In the course of the last decades ethnography, as an interpretative, reflexive and intersubjective approach to knowledge production, has become more broadly accepted in a variety of disciplines. More recently, however, it has also come increasingly under attack.

Ethnography has been particularly affected by the turn to new public management and audit culture. With its sensitivity to uncertainty and ambiguity and its practice of longer term immersive research, ethnography does not fit well with marketization, quantification, and the quest for certainty and quick answers. The bureaucratization of ethics, the emergence of the transparency movement, and the proliferation of integrity protocols are largely grounded in positivist approaches. Whereas these pose serious problems for ethnographers, the recent emergence of countervailing forces, such as a plea for ‘slow science’, are more promising.

If research management considers ethnographers as ‘too critical’, there is also a long history of internal criticism.

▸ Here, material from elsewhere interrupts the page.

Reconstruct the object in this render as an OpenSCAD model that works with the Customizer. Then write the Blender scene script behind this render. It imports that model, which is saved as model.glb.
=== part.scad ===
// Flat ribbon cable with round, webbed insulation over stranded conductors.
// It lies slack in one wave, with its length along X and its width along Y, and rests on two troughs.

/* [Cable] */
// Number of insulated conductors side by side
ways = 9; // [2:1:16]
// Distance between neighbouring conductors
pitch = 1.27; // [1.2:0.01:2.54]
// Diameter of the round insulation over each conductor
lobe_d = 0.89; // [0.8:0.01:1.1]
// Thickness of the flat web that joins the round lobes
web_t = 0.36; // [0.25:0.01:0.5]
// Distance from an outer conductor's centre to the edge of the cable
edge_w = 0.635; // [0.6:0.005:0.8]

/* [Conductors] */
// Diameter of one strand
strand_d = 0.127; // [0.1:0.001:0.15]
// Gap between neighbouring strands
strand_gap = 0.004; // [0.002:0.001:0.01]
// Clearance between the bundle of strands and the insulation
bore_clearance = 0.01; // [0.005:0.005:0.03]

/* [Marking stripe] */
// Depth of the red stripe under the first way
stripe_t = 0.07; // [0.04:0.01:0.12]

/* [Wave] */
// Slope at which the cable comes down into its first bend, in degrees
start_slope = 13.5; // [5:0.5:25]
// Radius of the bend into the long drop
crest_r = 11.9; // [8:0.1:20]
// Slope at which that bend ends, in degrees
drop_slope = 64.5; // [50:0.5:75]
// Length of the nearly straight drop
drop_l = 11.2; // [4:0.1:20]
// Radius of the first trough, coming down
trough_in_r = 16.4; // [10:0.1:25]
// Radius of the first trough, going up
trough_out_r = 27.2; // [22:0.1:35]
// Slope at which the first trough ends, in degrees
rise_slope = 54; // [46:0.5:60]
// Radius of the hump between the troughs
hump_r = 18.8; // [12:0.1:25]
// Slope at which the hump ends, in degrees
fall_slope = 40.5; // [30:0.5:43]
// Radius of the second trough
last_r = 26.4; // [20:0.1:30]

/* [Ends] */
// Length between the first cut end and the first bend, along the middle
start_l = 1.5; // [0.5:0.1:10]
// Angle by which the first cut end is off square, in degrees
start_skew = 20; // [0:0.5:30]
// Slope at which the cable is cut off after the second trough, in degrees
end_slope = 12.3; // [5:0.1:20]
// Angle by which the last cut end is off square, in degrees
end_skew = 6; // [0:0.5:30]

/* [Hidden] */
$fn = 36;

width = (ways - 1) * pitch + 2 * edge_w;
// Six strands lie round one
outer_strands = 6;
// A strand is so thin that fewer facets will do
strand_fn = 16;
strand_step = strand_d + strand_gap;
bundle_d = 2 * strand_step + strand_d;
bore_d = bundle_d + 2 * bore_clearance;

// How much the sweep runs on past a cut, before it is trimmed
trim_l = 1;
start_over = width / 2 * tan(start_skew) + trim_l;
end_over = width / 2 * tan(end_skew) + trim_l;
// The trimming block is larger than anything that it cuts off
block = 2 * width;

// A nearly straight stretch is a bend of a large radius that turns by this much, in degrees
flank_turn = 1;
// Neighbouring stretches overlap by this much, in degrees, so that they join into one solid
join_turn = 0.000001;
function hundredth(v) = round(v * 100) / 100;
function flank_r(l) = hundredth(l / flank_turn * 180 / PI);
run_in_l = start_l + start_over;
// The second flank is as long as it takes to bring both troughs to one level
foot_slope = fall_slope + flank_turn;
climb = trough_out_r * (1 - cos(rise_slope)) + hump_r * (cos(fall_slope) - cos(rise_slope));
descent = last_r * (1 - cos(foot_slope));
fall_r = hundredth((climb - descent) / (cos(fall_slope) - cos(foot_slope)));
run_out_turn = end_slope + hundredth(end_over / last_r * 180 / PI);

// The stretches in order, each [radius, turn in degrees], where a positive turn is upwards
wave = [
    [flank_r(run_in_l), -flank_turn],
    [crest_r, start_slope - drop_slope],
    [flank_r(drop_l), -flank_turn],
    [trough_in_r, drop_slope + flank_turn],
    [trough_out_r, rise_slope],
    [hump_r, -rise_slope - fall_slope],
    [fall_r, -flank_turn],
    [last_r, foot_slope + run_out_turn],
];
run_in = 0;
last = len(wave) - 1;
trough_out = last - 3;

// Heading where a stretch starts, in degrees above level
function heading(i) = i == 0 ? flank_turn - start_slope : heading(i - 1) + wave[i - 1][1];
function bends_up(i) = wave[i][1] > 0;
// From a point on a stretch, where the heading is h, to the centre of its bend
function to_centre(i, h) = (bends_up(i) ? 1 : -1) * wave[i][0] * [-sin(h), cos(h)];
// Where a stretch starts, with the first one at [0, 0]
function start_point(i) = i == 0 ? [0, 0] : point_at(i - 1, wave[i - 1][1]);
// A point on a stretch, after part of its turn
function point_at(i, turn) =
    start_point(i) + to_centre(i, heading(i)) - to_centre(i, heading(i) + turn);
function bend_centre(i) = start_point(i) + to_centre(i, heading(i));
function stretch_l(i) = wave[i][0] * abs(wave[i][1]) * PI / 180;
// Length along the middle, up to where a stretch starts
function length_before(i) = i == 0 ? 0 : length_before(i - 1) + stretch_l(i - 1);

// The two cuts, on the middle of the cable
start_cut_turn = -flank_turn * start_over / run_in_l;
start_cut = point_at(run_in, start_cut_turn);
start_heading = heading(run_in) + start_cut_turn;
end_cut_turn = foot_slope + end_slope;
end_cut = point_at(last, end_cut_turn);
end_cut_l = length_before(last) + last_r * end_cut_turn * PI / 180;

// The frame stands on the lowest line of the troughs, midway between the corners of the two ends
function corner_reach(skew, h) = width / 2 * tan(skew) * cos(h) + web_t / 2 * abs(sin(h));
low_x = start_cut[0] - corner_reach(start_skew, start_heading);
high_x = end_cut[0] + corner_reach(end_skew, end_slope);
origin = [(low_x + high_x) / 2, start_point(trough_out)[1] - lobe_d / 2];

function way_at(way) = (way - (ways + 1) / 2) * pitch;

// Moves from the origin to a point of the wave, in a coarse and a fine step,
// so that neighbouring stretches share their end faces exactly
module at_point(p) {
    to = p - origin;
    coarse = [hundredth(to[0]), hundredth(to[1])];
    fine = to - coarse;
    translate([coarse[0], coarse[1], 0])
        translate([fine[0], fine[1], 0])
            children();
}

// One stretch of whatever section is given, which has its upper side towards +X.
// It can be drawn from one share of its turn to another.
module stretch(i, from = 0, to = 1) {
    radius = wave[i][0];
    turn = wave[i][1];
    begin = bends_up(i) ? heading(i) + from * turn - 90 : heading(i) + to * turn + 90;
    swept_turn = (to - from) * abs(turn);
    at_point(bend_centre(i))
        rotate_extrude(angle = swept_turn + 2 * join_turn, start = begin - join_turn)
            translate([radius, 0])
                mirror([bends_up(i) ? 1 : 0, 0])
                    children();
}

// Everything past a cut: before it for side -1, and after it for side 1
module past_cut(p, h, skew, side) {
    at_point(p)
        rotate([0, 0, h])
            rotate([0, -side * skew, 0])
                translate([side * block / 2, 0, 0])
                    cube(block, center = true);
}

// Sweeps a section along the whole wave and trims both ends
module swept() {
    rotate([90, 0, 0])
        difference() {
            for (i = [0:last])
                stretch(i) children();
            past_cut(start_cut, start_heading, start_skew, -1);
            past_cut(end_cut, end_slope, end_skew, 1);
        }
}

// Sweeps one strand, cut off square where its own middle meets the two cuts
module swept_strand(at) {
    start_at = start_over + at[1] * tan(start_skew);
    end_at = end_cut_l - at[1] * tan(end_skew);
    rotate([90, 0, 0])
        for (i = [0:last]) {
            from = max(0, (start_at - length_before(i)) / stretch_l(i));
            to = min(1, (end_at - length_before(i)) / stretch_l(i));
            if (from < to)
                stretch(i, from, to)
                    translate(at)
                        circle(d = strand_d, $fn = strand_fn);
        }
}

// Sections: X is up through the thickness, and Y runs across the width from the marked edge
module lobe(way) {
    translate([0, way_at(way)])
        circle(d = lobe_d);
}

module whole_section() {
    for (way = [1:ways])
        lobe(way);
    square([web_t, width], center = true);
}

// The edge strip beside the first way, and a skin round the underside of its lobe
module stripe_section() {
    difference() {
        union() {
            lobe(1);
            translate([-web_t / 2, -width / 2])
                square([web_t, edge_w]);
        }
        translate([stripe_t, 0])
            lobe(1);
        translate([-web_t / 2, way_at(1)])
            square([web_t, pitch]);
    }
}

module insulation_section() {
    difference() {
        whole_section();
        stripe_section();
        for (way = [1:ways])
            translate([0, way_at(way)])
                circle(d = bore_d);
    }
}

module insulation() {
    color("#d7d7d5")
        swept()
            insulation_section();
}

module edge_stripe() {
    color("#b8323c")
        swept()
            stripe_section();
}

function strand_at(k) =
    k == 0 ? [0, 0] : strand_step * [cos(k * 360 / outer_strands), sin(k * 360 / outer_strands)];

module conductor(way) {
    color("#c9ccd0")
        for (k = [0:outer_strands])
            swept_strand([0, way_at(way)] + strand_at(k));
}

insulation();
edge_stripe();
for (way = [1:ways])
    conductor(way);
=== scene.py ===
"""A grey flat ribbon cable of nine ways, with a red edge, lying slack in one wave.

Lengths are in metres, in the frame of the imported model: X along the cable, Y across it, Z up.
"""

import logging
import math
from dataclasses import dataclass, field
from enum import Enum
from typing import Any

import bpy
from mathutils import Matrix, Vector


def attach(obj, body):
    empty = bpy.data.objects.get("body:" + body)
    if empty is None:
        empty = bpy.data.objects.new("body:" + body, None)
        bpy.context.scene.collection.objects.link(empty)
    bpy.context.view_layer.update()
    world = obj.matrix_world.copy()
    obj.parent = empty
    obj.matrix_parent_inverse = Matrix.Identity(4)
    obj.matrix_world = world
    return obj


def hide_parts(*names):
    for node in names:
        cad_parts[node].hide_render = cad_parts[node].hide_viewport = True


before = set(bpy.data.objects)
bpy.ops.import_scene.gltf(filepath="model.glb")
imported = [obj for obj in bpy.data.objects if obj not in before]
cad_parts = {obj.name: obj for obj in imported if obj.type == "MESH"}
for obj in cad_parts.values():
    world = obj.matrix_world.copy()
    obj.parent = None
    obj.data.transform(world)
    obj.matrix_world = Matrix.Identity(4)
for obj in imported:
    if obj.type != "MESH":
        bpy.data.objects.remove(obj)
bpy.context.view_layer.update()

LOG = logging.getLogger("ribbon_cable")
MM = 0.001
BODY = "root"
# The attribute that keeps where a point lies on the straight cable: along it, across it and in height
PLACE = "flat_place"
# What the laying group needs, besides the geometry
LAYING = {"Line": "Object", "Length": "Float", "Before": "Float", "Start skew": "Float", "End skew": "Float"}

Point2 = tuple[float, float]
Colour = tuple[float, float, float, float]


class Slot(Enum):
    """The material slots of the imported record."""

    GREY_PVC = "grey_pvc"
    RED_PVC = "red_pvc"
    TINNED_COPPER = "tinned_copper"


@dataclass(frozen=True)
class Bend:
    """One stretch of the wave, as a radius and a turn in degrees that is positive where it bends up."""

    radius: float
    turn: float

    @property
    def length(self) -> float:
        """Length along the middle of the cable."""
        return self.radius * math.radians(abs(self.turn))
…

This criticism has gained momentum, with the growing presence of ethnographers from the global South and from categories, previously excluded from the academy (be it on the basis of gender, class, race, ethnicity, religion and so on), who argue for the decolonization of ethnography, criticize internal hierarchies,  and raise questions about whom ethnographers are accountable to.

Selected publications

De Koning, Martijn, Annelies Moors and Aysha Navest. 2020. ‘On speaking, remaining silent and being heard: Framing research, positionality and publics in the jihadi field’, Jihadi Audiovisuality and its Entanglements: Meanings, Aesthetics, Appropriations, edited by Christoph Günther and Simone Pfeifer. Edinburgh University Press. Pp. 27-50.

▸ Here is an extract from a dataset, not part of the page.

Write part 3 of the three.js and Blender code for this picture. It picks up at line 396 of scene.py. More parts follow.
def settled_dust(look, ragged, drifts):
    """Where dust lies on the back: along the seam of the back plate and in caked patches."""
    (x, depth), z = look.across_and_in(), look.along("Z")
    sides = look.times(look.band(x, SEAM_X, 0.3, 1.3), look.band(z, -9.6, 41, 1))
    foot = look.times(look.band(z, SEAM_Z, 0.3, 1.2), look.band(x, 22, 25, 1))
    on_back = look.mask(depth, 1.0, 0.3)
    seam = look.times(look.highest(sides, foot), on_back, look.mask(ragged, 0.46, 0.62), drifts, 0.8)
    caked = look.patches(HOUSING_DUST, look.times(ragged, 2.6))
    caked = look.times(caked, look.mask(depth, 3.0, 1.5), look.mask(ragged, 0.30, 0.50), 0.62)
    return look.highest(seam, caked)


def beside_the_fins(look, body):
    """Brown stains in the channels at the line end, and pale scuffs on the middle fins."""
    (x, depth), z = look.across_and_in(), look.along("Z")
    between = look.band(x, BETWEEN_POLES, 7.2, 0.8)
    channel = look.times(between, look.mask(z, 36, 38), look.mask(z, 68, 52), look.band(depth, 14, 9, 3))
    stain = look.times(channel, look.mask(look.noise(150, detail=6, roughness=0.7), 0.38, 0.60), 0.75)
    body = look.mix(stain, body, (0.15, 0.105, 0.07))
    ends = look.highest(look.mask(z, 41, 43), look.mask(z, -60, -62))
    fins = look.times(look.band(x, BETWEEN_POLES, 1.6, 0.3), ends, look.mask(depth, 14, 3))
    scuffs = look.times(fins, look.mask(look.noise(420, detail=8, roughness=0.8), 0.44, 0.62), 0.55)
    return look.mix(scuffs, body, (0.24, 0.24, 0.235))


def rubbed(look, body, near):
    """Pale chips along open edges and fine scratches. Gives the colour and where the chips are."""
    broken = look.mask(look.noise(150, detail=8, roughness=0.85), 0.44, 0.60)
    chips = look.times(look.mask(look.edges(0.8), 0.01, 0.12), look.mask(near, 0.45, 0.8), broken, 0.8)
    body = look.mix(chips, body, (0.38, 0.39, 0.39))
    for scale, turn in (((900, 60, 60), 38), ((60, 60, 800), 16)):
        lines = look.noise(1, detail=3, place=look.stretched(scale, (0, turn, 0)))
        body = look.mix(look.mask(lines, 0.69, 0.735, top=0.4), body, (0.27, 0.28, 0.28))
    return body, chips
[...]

Moors, Annelies, 2019, The trouble with transparency: Reconnecting ethics, integrity, epistemology and power. Ethnography 20, 2. https://doi.org/10.1177/1466138119844279

Linked to the publication above: de Koning, M., Meyer, B., Moors, A., & Pels, P. (2019). Guidelines for anthropological research: Data management, ethics and integrity. Ethnography 20, 2. https://doi.org/10.1177/1466138119843312

Moors, Annelies, 2019, ‘No escape: the force of the security frame in academia and beyond’, in Nadia Fadil, Martijn de Koning, and Francesco Ragazzi, eds., Narratives of De/Radicalisation. Critical Approaches from Belgium and the Netherlands. Bloomsbury. Pp. 245-259.

Moors, Annelies, 2017, ‘On autoethnography,’ Ethnography 18, 1: 387-389.

More about myself

I am an anthropologist and professor emerita at the University of Amsterdam. I have studied Arabic at the University of Damascus and has done extensive fieldwork in Palestine, Yemen and the Netherlands. From 2001-2008 I directed the programma on Muslim Cultural Politics as Amsterdam Chair at the International Institute for the Study of Islam in the Modern World (ISIM). Mymost recent large research project was the ERC advanced grant Problematizing “Muslim Marriages”: Ambiguities and Contestations (see http://religionresearch.org/musmar2014/)

I have mainly published on gender, class, nation and religion in such fields as Muslim family law and Islamic marriages, wearing gold, the visual media (postcards of Palestine), migrant domestic labor, Islamic fashion, and wearing face-veils. Currently I am writing up the work on the Muslim Marriages project, and supervising nine PhD students. And now I am working on The struggle for the future of ethnography at NIAS.